Only the larger chunk may need to be overallocated if all
allocations are then rounded up.
I don't follow.
If I want to allocate 4k aligned, then 8k will be allocated (because it
wants to store an offset).
What do extant GPU allocators do here?
Any smaller allocation let's say, 16 bytes, will round up to 4k. You
can't waste precious gpu ram like that.
That's easy, you just segregate allocations by size.
A minimum and a maximum (guaranteed without over-allocating) alignment
may be useful.
What's the semantics of the minimum?
But I think allocators need to be given the opportunity to do the best
it can.
It's definitely important that allocator's are able to receive an
alignment request, and give them the opportunity to fulfill a
dynamic
alignment request without always resorting to an over-allocation
strategy.
I'd need a bit of convincing. I'm not sure everybody needs to pay
for a few, and it is quite possible that malloc_align suffers from
the same fragmentation issues as the next guy. Also, there's always
the possibility of leaving some bits to lower-level functions.
What are they paying exactly? An extra arg to allocate that can probably
be defaulted?
void[] allocate(size_t bytes, size_t align = this.alignment) shared;
For allocating relatively small objects (say up to 32K), we're looking
at tens of cycles, no more. An extra argument needs to be passed around
and more importantly looked at and acted upon. At this level it's a
serious dent in the time budget.
Part of the matter is that small objects must in a way the fastest to
allocate. For larger objects, it is true to some extent that the caller
will do some work with the obtained memory, which offsets the relative
cost of allocation. (That being said, Jason Evans told me you can't
always assume the caller will do at least "a memset amount of work".)
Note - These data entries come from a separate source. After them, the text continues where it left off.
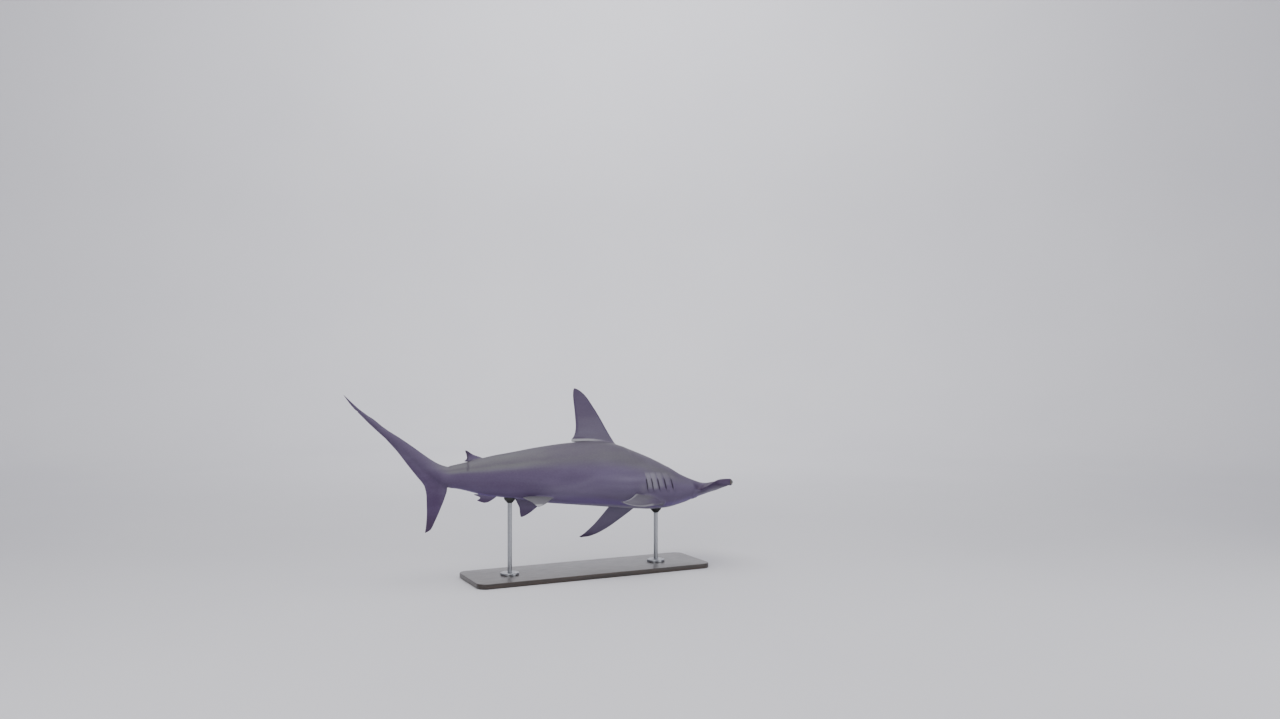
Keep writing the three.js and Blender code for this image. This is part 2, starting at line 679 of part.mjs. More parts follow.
const COLOURS = {
  hide: 0x6f6b66,
  hideDark: 0x5c5958,
  eye: 0x0c0c0e,
  base: 0x2b2a2a,
  steel: 0x8d9094,
  rubber: 0x232324,
};
const add = (name, solid, color) => shark.add(shaded(name, geometryOf(solid), color));
add('head', headSolid(), COLOURS.hide);
add('gills', loft(gillRings()), COLOURS.hide);
add('trunk_front', bodyLength(GILLS_END, TRUNK_MIDDLE, 7), COLOURS.hide);
add('trunk_rear', bodyLength(TRUNK_MIDDLE, TRUNK_END, 6), COLOURS.hide);
add('tail_stalk', bodyLength(TRUNK_END, TAIL_END, 7), COLOURS.hide);
const tailFin = tailFinSolids();
add('caudal_fin_upper', tailFin.upper, COLOURS.hide);
add('caudal_fin_lower', tailFin.lower, COLOURS.hideDark);
add('dorsal_fin_first', cutToBody(finSolid(DORSAL_FIRST)), COLOURS.hide);
add('dorsal_fin_second', cutToBody(finSolid(DORSAL_SECOND)), COLOURS.hideDark);
add('anal_fin', cutToBody(finSolid(ANAL_FIN)), COLOURS.hideDark);
for (const [word, flank] of [['left', LEFT], ['right', RIGHT]]) {
  const pectoral = pairedSolid(flank, PECTORAL, PECTORAL_HOLD[flank]);
  const pelvic = pairedSolid(flank, PELVIC, PELVIC_HOLD[flank]);
  add(`pectoral_fin_${word}`, cutToBody(pectoral), COLOURS.hideDark);
  add(`pelvic_fin_${word}`, cutToBody(pelvic), COLOURS.hideDark);
  shark.add(shaded(`eye_${word}`, geometryOf(eyeBall(flank, 0)), COLOURS.eye, 0.08));
}

const part = new THREE.Group();
part.add(shark);
part.add(shaded('stand_base', baseGeometry(), COLOURS.base, 0.45));

// A flange, a rod and a saddle under the body at a distance behind the snout
function addSupport(word, behind) {
  const x = HELD_BEHIND - behind;
  const bellyAt = AXIS_HEIGHT + bellyHeight(behind) * Math.cos(BANK) - x * Math.sin(NOSE_DOWN);
  const flangeAt = BASE.height + GAP;
  const rodAt = flangeAt + FLANGE.height + GAP;
  const saddleAt = bellyAt - SADDLE.height;
  const rodHeight = saddleAt - GAP - rodAt;
  const { radius, height, chamfer } = FLANGE;
  const rim = [[radius, height - chamfer], [radius - chamfer, height]];
  const flange = turned([[0, 0], [radius, 0], ...rim, [0, height]], 32, x, flangeAt);
  const rod = turned([[0, 0], [ROD_RADIUS, 0], [ROD_RADIUS, rodHeight], [0, rodHeight]], 20, x, rodAt);
  const wall = [[SADDLE.radius, SADDLE.waist], [SADDLE.radius, SADDLE.stock]];
  const cup = turned([[0, 0], [SADDLE.foot, 0], ...wall, [0, SADDLE.stock]], 28, x, saddleAt);
  part.add(shaded(`stand_flange_${word}`, geometryOf(flange), COLOURS.steel, 0.35, 0.9));
  part.add(shaded(`stand_rod_${word}`, geometryOf(rod), COLOURS.steel, 0.3, 0.9));
  const saddle = largest(cup.subtract(POSED_BODY));
  part.add(shaded(`stand_saddle_${word}`, geometryOf(saddle), COLOURS.rubber, 0.6));
}

addSupport('front', ROD_PLACES.front);
addSupport('rear', ROD_PLACES.rear);

export default part;
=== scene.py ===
"""A scalloped hammerhead shark at life size, banked and swimming straight over a display stand.

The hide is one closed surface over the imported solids. Its forms are worked out in millimetres in the
shark's own frame (distance behind the snout, side, height over the body's axis), then placed as the
solids are. The stand's pieces are built from their sizes over the same places.
"""

from __future__ import annotations

import logging
import math
from dataclasses import dataclass, field
from enum import Enum

import bmesh
import bpy
import numpy as np
from mathutils import Matrix, Vector

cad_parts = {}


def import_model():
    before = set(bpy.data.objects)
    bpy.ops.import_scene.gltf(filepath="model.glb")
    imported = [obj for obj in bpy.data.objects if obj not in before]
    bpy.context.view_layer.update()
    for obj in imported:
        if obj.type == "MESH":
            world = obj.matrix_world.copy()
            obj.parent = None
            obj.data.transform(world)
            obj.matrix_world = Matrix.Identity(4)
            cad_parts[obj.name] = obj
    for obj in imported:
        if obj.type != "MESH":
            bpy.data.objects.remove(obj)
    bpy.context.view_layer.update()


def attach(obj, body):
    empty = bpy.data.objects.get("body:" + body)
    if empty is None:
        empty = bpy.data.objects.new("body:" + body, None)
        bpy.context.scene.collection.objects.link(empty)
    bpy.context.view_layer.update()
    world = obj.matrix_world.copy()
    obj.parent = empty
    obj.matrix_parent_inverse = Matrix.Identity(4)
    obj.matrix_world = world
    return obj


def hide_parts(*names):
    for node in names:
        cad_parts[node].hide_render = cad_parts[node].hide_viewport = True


LOG = logging.getLogger("hammerhead")

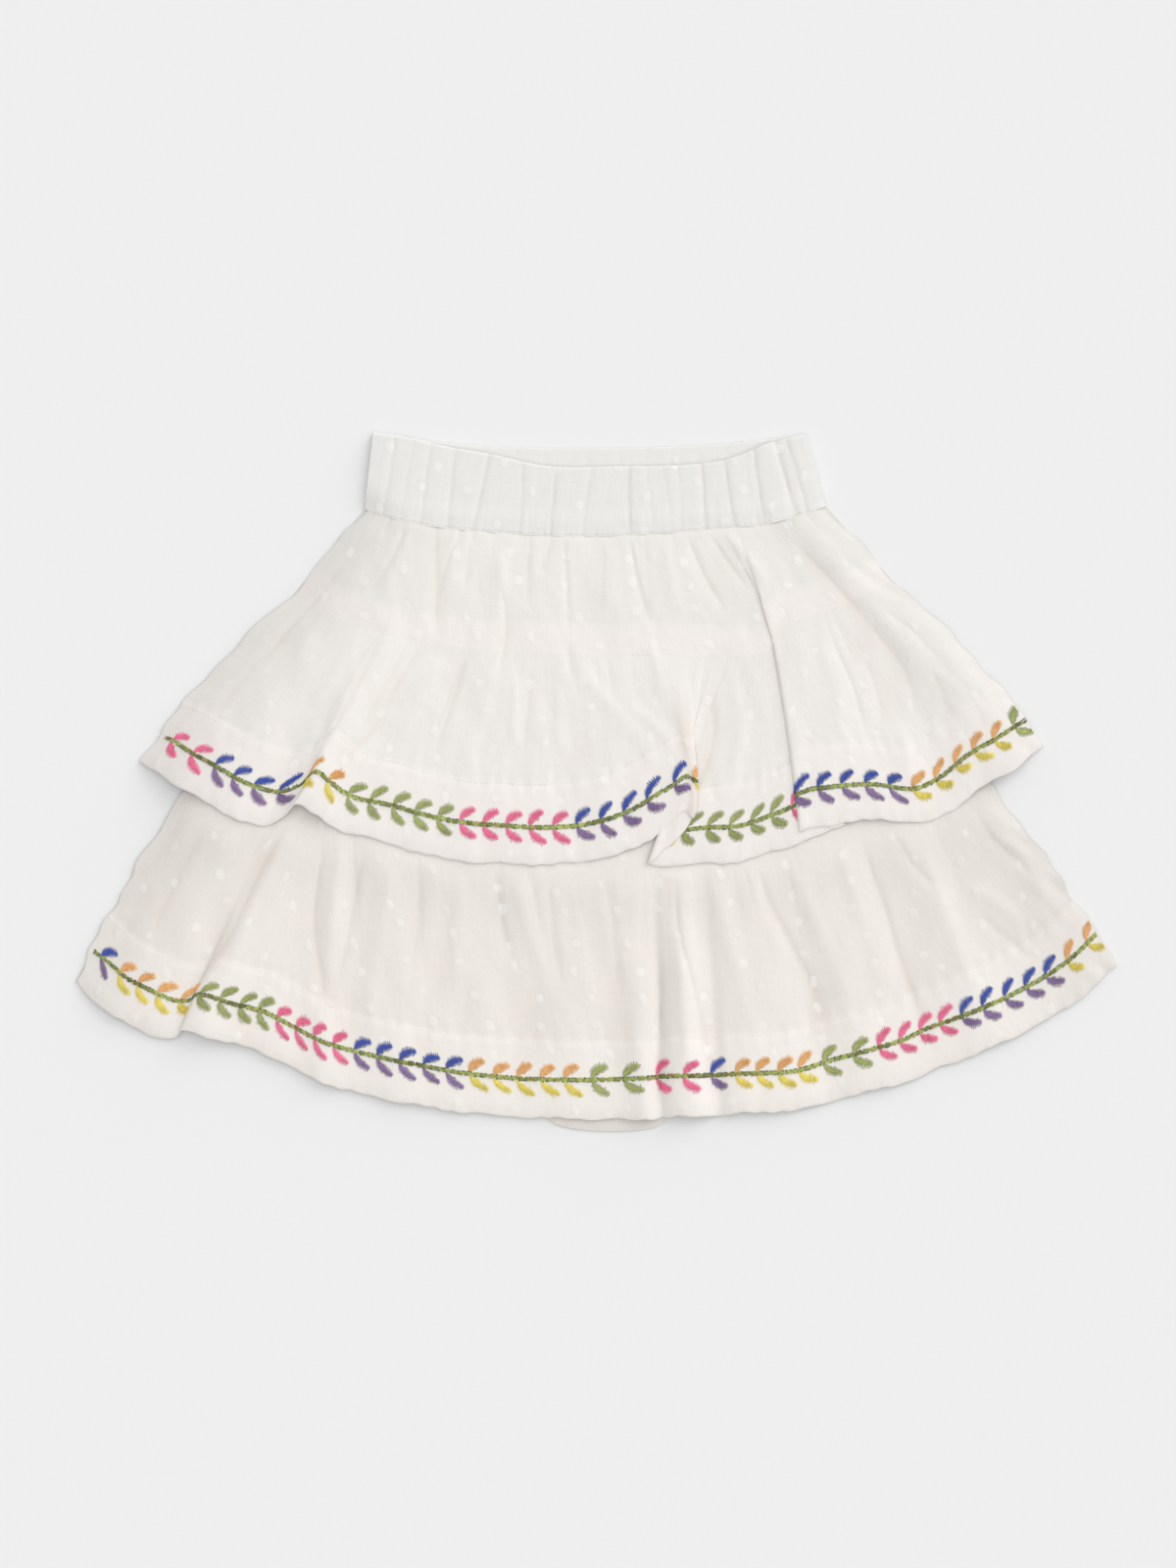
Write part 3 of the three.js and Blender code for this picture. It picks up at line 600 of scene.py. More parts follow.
def hem_relief(u, d, s, seed):
    """The step and the stitched dimples at the top of a hem band, and its slightly wavy edge."""
    band = s.hem_band
    step = s.single_ply / 2 * (1 - smoothstep(band - 1.0, band + 0.8, d))
    stitched = -0.16 * np.exp(-(((d - band) / 0.9) ** 2))
    pucker = 0.14 * np.sin(u * 2 * np.pi / 9.3 + 1.3 * np.sin(u / 17.0 + seed))
    near = np.exp(-(((d - band) / 5.0) ** 2)) + 0.8 * np.exp(-((d / 4.0) ** 2))
    return step + stitched + pucker * near


def settled_edge(d, drop):
    """How far a hem sinks, in its last few millimetres, onto what is under it."""
    return -drop * (1 - clamp01(d / 6.5)) ** 1.6


def seam_run(points):
    return run_of(points[:1], 1)[0][None]


def worn_sides(p, reach=13.0):
    """Crumples the side edges of a front piece: in and out along them, and up and down."""
    for side, edge in ((-1, p[:, :1]), (1, p[:, -1:])):
        y = p[..., 1] + 40 * side
        near = np.exp(-((np.abs(p[..., 0] - edge[..., 0]) / reach) ** 2))
        bumps = 0.75 * np.sin(y / 3.1 + 2 * np.sin(y / 17)) + 0.9 * np.sin(y / 6.3 + 1.5)
        p[..., 0] += side * near * (bumps - 0.4)
        fine = np.sin(y / 2.3 + 0.35 * side * p[..., 0] + 2 * np.sin(y / 11))
        p[..., 2] += 0.32 * near * fine * np.abs(np.sin(y / 13))


def worn_hem(p, u, d, seed):
    """Lets a hem wander a little up and down along its length."""
    wander = 0.3 * np.sin(u / 2.1 + 2 * np.sin(u / 9 + seed)) + 0.45 * np.sin(u / 5.3 + seed)
    p[..., 1] += wander * np.exp(-d / 5.0)


def sway(p, u, d, rows):
    """Moves the cloth above the hem aside. rows: where along the hem, how far around, how far to
    the right."""
    for centre, around, right in rows:
        share = d / 20.0
        p[..., 0] += right * np.exp(-(((u - centre) / around) ** 2)) * share * np.exp(1 - share)


def fold_mask(row):
    """0 in the deep fold and 1 away from it."""
    before = 1 - smoothstep(FOLD_ROWS[0] - 1.0, FOLD_ROWS[0], row)
    return before + smoothstep(FOLD_ROWS[1], FOLD_ROWS[1] + 0.8, row)


def top_relief(x, y, s):
    """What the yoke and the upper tier share, so that the layers of a fold move together."""
    edge = 234 - 0.9 * np.maximum(y, 0)
    soft = smoothstep(0, 9, edge - np.abs(x))
    low = ripple(x, y, 11, s.ripple_height, 17, 46) + ripple(x, y, 12, 0.05, 7, 16)
    return soft * above(0.65 * s.crease_depth * creases(x, y, UPPER_CREASES) + low, 1.5)


def crease_shade_of(relief):
    """How much painted shade a spot gets for lying in a crease: fully where the relief falls off
    sharply.
    """
    return np.maximum(-relief / 1.3, 0) ** 1.5


def yoke_front(s):
    row = even_places(line_yoke, len(yoke_edge["x"]), GRID_STEP["yoke"])
    at = column_at(yoke_edge, "at", row)
    top = line_waist(place_at(WAIST, "x", column_at(yoke_edge, "waist", row)))
    top[:, 2] = side_height(top[:, 0], WAIST, EDGE["yoke"], LEVEL["yoke"])
    low = yoke_edge_points(at)
    v = np.linspace(0, 1, YOKE_ROWS)[:, None]
    p = lerp(top[None], low[None], v[..., None])
    p[..., 2] = lerp(top[None, :, 2], low[None, :, 2], settle(v))
    q, down = seam_run(p), run_of(p, 0)
    relief = top_relief(p[..., 0], p[..., 1], s)
    relief += gathers(q, down, 21, 0.6 * s.gather_height, 7.5, 34) * fold_mask(at)[None]
    relief += ditch(down, 0.2, 1.4)
    p[..., 2] += relief
    worn_sides(p)
    return Cloth(p, np.full(p.shape[:2], s.single_ply), crease_shade_of(relief))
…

Anyhow it stands to reason that you don't want to pay for matters
related to alignment without even looking.
Or is it the burden of adding the overallocation boilerplate logic to
each allocator for simple allocators that don't want to deal with
alignment in a conservative way?
I imagine that could possibly be automated, the boilerplate could be
given as a library.
void[] allocate(size_t size, size_t align)
{
size_t allocSize =
std.allocator.getSizeCompensatingForAlignment(size, align);
void[] mem = ...; // allocation logic using allocSize
return std.allocator.alignAllocation(mem, align); // adjusts the
range, and maybe write the offset to the prior bytes
}
One possibility I'm thinking of is to make maximum alignment a static
property of the allocator. It may be set during runtime, but a given
allocator object has one define maximum allocation. Would that be
satisfactory to all?
Andrei